> _Written instruction_
In the records below, work out how many lines hold the word "object". Report the number alone.
+-------+
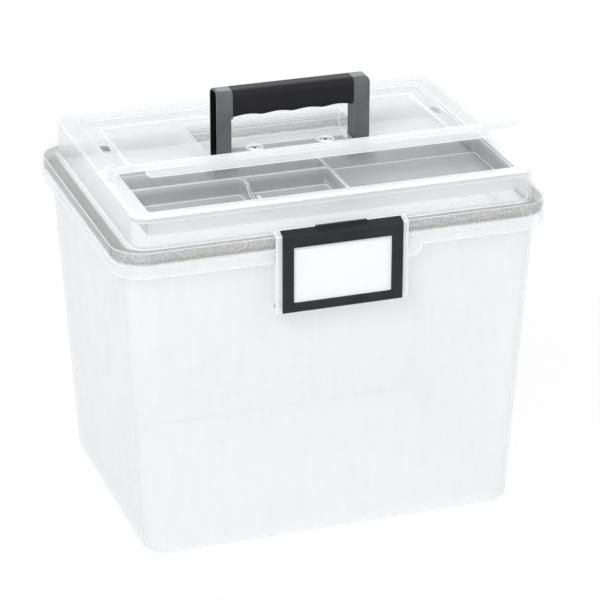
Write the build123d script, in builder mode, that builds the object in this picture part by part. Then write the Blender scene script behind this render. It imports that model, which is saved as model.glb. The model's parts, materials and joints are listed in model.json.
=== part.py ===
"""Portable file box with a gasketed lid, a lift-up organizer door, a fold-down handle and a front latch.

Units are millimetres and degrees. +Z is up, -Y is the front and +X is the right-hand side seen from
the front. The origin is the middle of the footprint, on the plane that the box stands on.
"""
import os
from math import cos, radians, sin

from build123d import *

os.makedirs("parts", exist_ok=True)

# ---------------------------------------------------------------------------------------------
# Driving sizes
# ---------------------------------------------------------------------------------------------
# Clearances
touch_gap = 0.3            # between faces of different bodies that come together
pin_gap = 0.08             # on the radius, between a pin and the hole that turns on it
slip_gap = 0.5             # between a part and the opening that it drops into

# Rim shared by the bin and the lid
rim_width = 350.0
rim_depth = 249.0
rim_radius = 26.0

# Bin
bin_height = 249.0         # standing plane to the top of the bin's flange
flange_overhang = 7.7      # the flange stands out from the bin's wall by this much
side_taper = 15.3          # each side wall leans in by this much from flange to base
front_taper = 4.4          # the front and back walls lean in by this much
bin_corner_radius = 17.5
bin_wall = 2.2
foot_height = 3.0
foot_width = 6.0
foot_edge = 1.5            # bevel where the walls meet the foot
floor_thickness = 2.6
flange_thickness = 2.2
skirt_height = 10.5
skirt_wall = 2.0
ear_width = 11.8           # lobe that hangs from the skirt to the right of the latch
ear_drop = 9.0
ear_radius = 8.0
ear_gap = 1.2

# Rails that hanging folders hook on
rail_stand_off = 8.55      # bin's side wall to the middle of the rail's upstand
rail_thickness = 1.8
rail_length = 180.0
rail_drop = 9.0            # top of the rail below the top of the bin
rail_depth = 8.0

# Lid
lid_rim_height = 10.5
lid_rim_wall = 1.8
lid_plate = 1.8
lid_wall = 2.0
rib_wall = 1.6             # upright rib between the gasket and the bin's mouth
rib_drop = 3.0             # the rib reaches this far into the bin
dome_height = 27.0
dome_side_ledge = 13.8     # flat rim outside the dome, left and right
dome_front_ledge = 5.5
dome_back_ledge = 12.2
dome_radius = 12.0
dome_edge = 1.2

# Rear half of the lid: shallow pan, ridge and slots
pan_depth = 3.0
pan_side_margin = 16.0     # from the dome's side to the pan
pan_back_margin = 12.3
pan_radius = 9.0
ridge_inset = 12.0
ridge_back_inset = 19.0
ridge_width = 2.0
ridge_height = 1.4
ridge_radius = 6.0
slot_width = 8.0
slot_length = 18.0
slot_y = 38.0

# Handle
handle_span = 126.0        # outside of one leg to the outside of the other
handle_leg = 11.8
handle_depth = 18.0
handle_rise = 60.0         # pivot to the top of the grip
handle_pivot_drop = 9.5    # pivot below the top of the lid
handle_y = -3.6
handle_corner = 3.5
handle_edge = 5.5
handle_collar = 1.5        # the frame's collar reaches this far along the grip, at each end
leg_shell = 1.4            # wall left round the hollow in each leg
leg_hollow_depth = 8.8
leg_hollow_rise = 4.0      # pivot to the bottom of the hollow
grip_height = 22.6
grip_swell = 0.4           # the soft grip stands proud of the frame, front and back
grip_core_height = 10.0
grip_core_depth = 9.0
scallop_rise = 2.7
scallop_count = 4
scallop_soft = 1.2
handle_pin_diameter = 4.0

# Recess that the handle folds into, with the raised pad between the legs
recess_side_gap = 3.5
recess_front_gap = 1.0
recess_floor_gap = 1.7
recess_back_gap = 13.2
recess_wall = 1.8
recess_radius = 4.0
pad_side_gap = 0.9
pad_depth = 24.7
pad_drop = 1.0             # pad top below the top of the lid
screw_spacing = 58.8
pad_wall = 3.4
screw_head_diameter = 8.4
screw_head_height = 1.9
screw_head_proud = 0.0     # the sunk head stands above the pad by this much
screw_pocket_gap = 0.4     # round the sunk head
screw_shank_diameter = 3.4
screw_length = 9.0
seat_diameter = 14.0
seat_width = 1.2
seat_height = 0.6
bracket_sheet = 1.8
bracket_drop = 13.0

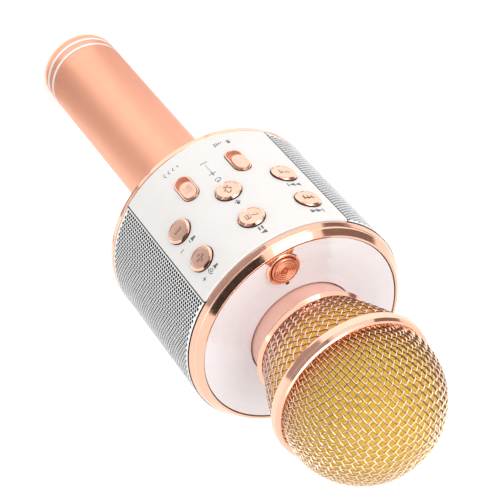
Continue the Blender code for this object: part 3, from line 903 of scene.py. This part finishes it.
+-------+
> _Exercise output_
2